One of those seniors is Alyssa Dupuis, who has been in Science Olympiad since she was a sixth-grade student. As a high school team member, she has also helped mentor middle school students.
Her top event is Towers, which she's placed first in for five years. The most important part, she said, is attention to detail.
"I like the hands-on, I'm more of a builder ... testing it, I get instant results," she said.
What she'll miss the most is the people, who she called "a little family."
"Everyone loves each other," she said. "It's going to be weird not saying, 'Oh, I have Science Olympiad tomorrow.'"

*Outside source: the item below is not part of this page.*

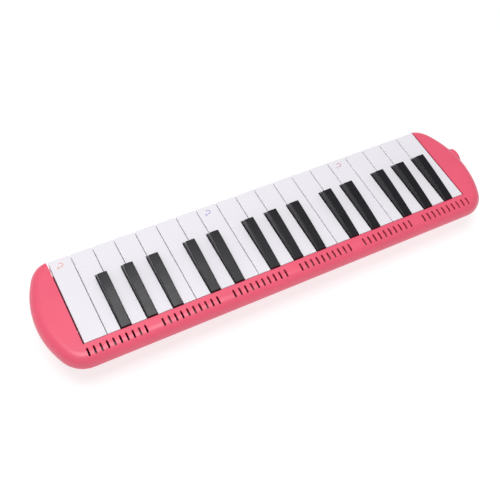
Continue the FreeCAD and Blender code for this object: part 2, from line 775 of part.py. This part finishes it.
# ---------------------------------------------------------------- screws, shaft, springs


def screw(x, front, shank_r, tip, seat):
    """An upright cross-head screw. Its head lies beyond seat, on the side away from its tip."""
    away = 1 if seat > tip else -1
    head_r = shank_r * 1.8
    head_end = seat + away * shank_r * 1.1
    shank = rod_z(shank_r, x, front, (tip, seat + away * 0.5))
    head = rod_z(head_r, x, front, (seat, head_end))
    arm = head_r * 0.6
    blade = 0.3
    cross_depths = (head_end - away * 0.6, head_end + away)
    cross = [
        slab((x - arm, x + arm), (front - blade, front + blade), cross_depths),
        slab((x - blade, x + blade), (front - arm, front + arm), cross_depths),
    ]
    return cut_all(fuse_all([shank, head]), cross)


def case_screws():
    return [
        screw(x, front, CASE_SCREW_R, CASE_SCREW_TIP, CASE_SCREW_SEAT)
        for x, front in case_screw_points()
    ]


def block_screws():
    return [
        screw(x, BLOCK_SCREW_FRONT, BLOCK_SCREW_R, BLOCK_SCREW_TIP, DECK_DEPTH[0])
        for x in BLOCK_SCREW_XS
    ]


def tray_screws():
    seat = GASKET_BOTTOM + TRAY_WALL
    front_row = [
        screw(x, FRONT_SCREW_FRONT, FRONT_SCREW_R, FRONT_SCREW_TIP, seat) for x in FRONT_SCREW_XS
    ]
    rear_row = [
        screw(x, REAR_SCREW_FRONT, REAR_SCREW_R, SHORT_SCREW_TIP, seat) for x in REAR_SCREW_XS
    ]
    return front_row + rear_row


def reed_plate_screws():
    return [
        screw(x, front, PLATE_SCREW_R, SHORT_SCREW_TIP, REED_PLATE_BOTTOM)
        for front in PLATE_SCREW_FRONTS
        for x in PLATE_SCREW_XS
    ]


def shaft_clips():
    clips = []
    for side in (-1, 1):
        xs = (side * (HALF_KEYBOARD - 0.4), side * (HALF_KEYBOARD + 0.1))
        ring = rod_x(2.2, xs, PIVOT_FRONT, PIVOT_DEPTH)
        clips.append(ring.cut(rod_x(SHAFT_R + 0.01, (-200, 200), PIVOT_FRONT, PIVOT_DEPTH)))
    return clips


def coil(length, turns, radius, wire_r):
    """A compression spring of eight-sided wire, standing on the origin."""
    height = length - 2 * wire_r
    helix = Part.makeHelix(height / turns, height, radius)
    corners = []
    for n in range(WIRE_SIDES):
        angle = 2 * math.pi * (n + 0.5) / WIRE_SIDES
        across, along = wire_r * math.cos(angle), wire_r * math.sin(angle)
        corners.append(FreeCAD.Vector(radius + across, 0, along))
    section = Part.makePolygon(corners + corners[:1])
    spring = Part.Wire(helix).makePipeShell([section], True, True)
    spring.translate(FreeCAD.Vector(0, 0, wire_r))
    return Part.Solid(spring)


def key_springs():
    length = BLOCK_TOP - KEY_SKIRT - 2 * SPRING_END_GAP
    spring = coil(length, SPRING_TURNS, SPRING_R, SPRING_WIRE_R)
    springs = []
    for x in TAIL_XS:
        copy = spring.copy()
        copy.translate(point(x, SPRING_FRONT, BLOCK_TOP - SPRING_END_GAP))
        springs.append(copy)
    return springs


# ---------------------------------------------------------------- socket and drain valve


def mouthpiece_socket():
    """A moulded elbow: the bore faces out of the bass end and turns down into the inlet."""
    mouth_x = -HALF_KEYBOARD - SOCKET_MOUTH
    bend = point(INLET_X, SOCKET_FRONT, SOCKET_DEPTH)
    body = fuse_all(
        [
            rod_x(SOCKET_R, (mouth_x, INLET_X), SOCKET_FRONT, SOCKET_DEPTH),
            rod_z(INLET_TUBE_R, INLET_X, SOCKET_FRONT, (SOCKET_DEPTH, SEAL_TOP)),
            Part.makeSphere(SOCKET_R, bend),
        ]
    )
    bore = rod_x(SOCKET_BORE_R, (mouth_x - 1, INLET_X), SOCKET_FRONT, SOCKET_DEPTH)
    down = rod_z(INLET_R, INLET_X, SOCKET_FRONT, (SOCKET_DEPTH, 30))
    return cut_all(body, [bore, down, Part.makeSphere(SOCKET_BORE_R, bend)])


def socket_seal():
    ring = rod_z(INLET_TUBE_R, INLET_X, SOCKET_FRONT, (SEAL_TOP, INLET_TOP))
    return ring.cut(rod_z(INLET_R, INLET_X, SOCKET_FRONT, (0, 40)))


def drain_button():
    """The button with its stem, and the knob on the stem's inner end that holds the seal."""
    inner_end = DRAIN_SEAL_X[0] - 1.0
    stem = rod_x(DRAIN_STEM_R, (inner_end, DRAIN_FACE - 3), DRAIN_FRONT, DRAIN_DEPTH)
    cap = rod_x(DRAIN_BUTTON_R, (DRAIN_SHOULDER, DRAIN_FACE), DRAIN_FRONT, DRAIN_DEPTH)
    rim = [e for e in cap.Edges if e.BoundBox.XMin > DRAIN_FACE - 0.01]
    cap = cap.makeFillet(0.8, rim)
    knob = rod_x(1.9, (inner_end, DRAIN_SEAL_X[0]), DRAIN_FRONT, DRAIN_DEPTH)
    return fuse_all([stem, cap, knob])


def drain_seal():
    disc = rod_x(DRAIN_SEAL_R, DRAIN_SEAL_X, DRAIN_FRONT, DRAIN_DEPTH)
    return disc.cut(rod_x(DRAIN_STEM_R, (0, FAR_X), DRAIN_FRONT, DRAIN_DEPTH))


def drain_spring():
    length = DRAIN_SHOULDER - BLOCK_HALF - 2 * SPRING_END_GAP
    spring = coil(length, DRAIN_SPRING_TURNS, DRAIN_SPRING_R, DRAIN_SPRING_WIRE_R)
    spring.rotate(FreeCAD.Vector(0, 0, 0), FreeCAD.Vector(0, 1, 0), 90)
    spring.translate(point(BLOCK_HALF + SPRING_END_GAP, DRAIN_FRONT, DRAIN_DEPTH))
    return spring


def save_keys():
    for name, colour, index, x in KEYS:
        save(name, white_key(index, x) if colour == "white" else black_key(x))


save_keys()
save("upper_case", upper_case())
save("lower_case", lower_case())
save("cell_block", within_hull(cell_block()))
save("wind_tray", within_hull(wind_tray()))
save("tray_gasket", within_hull(tray_gasket()))
LAST_LOW = [key[0] for key in KEYS].index("white_key_b4")
save("reed_plate_low", within_hull(reed_plate(0, LAST_LOW)))
save("reed_plate_high", within_hull(reed_plate(LAST_LOW + 1, len(KEYS) - 1)))
save("reeds_low", Part.makeCompound([reed(n) for n in range(LAST_LOW + 1)]))
save("reeds_high", Part.makeCompound([reed(n) for n in range(LAST_LOW + 1, len(KEYS))]))
save("reed_plate_screws", Part.makeCompound(reed_plate_screws()))
save("tray_screws", Part.makeCompound(tray_screws()))
save("block_screws", Part.makeCompound(block_screws()))
save("case_screws", Part.makeCompound(case_screws()))
SHAFT_XS = (-HALF_KEYBOARD - 0.3, HALF_KEYBOARD + 0.3)
save("pivot_shaft", rod_x(SHAFT_R, SHAFT_XS, PIVOT_FRONT, PIVOT_DEPTH))
save("shaft_clips", Part.makeCompound(shaft_clips()))
save("key_springs", Part.makeCompound(key_springs()))
FELT_XS = (-HALF_KEYBOARD + 2, HALF_KEYBOARD - 2)
save("white_stop_felt", slab(FELT_XS, WHITE_FELT_FRONT, (WHITE_FELT_TOP, DECK_DEPTH[0])))
save("black_stop_felt", slab(FELT_XS, BLACK_FELT_FRONT, BLACK_FELT_DEPTH))
save("mouthpiece_socket", mouthpiece_socket())
save("socket_seal", socket_seal())
save("drain_button", drain_button())
save("drain_seal", drain_seal())
save("drain_spring", drain_spring())
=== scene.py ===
import json
import math

import bpy
from mathutils import Matrix, Vector


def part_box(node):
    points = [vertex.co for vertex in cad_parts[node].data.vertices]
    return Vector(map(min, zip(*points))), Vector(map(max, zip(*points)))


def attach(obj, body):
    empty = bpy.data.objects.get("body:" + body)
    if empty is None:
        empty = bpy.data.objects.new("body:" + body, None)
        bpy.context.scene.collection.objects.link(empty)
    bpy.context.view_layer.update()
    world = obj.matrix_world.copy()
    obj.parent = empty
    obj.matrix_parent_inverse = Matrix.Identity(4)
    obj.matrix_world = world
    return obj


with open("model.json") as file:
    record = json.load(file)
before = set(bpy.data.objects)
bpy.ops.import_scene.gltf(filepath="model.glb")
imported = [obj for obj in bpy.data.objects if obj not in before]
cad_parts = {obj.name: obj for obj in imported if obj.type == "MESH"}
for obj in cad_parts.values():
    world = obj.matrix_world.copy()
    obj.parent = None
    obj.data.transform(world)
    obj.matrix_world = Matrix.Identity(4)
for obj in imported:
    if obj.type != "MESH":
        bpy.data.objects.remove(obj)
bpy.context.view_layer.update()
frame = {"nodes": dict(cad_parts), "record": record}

NODES = frame["nodes"]
KEY_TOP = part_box("white_key_c4")[1][2]
KEY_FRONT_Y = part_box("white_key_c4")[0][1]

# ---------------------------------------------------------------- node helpers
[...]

Dupuis was one of many students practicing on Saturday at the school for state.
Hannah Koskiniemi and Jessica Rich took second place in Forestry at the high school level, while Rebecca Naumenko and Jenna Kivela-Heinz took third in the middle school. They said they enjoy the learning experience of Science Olympiad, as well as the fun of the trips.
"It's really awesome to go down as a group, instead of some of us going down as mentors," Koskiniemi said. "The bus is going to be really crowded."
Seventh-grade students Ilhan Onder, Garrick Ensminger and Nathan Bruchman were working on their Mission Possible device, in which teams must build a device that can accomplish several tasks in precisely 90 seconds.
The most crucial of them is the final task, lifting up a weight to 20 centimeters, completed by a bottle pouring sand onto spokes of a wheel that then wound the string connected to the weight. A trial run Saturday was completed successfully, with the weight raised 25 centimeters in 1 minute, 25 seconds.
They can draw the process out by adding more sand, Bruchman said.
All said they enjoyed participating.
"I think it's the only place we get to geek out," Onder said.
Along with coaches Hendrickson and John Asiala, the team is helped by parent volunteers Eric Hermanson and Soner and Nilufer Onder.
It's rewarding working with the students, they said.
"If we can sustain what we are doing for a couple more years, I think we can be state champs," Soner Onder said. "They are very, very good kids. There is no reason we shouldn't be able to."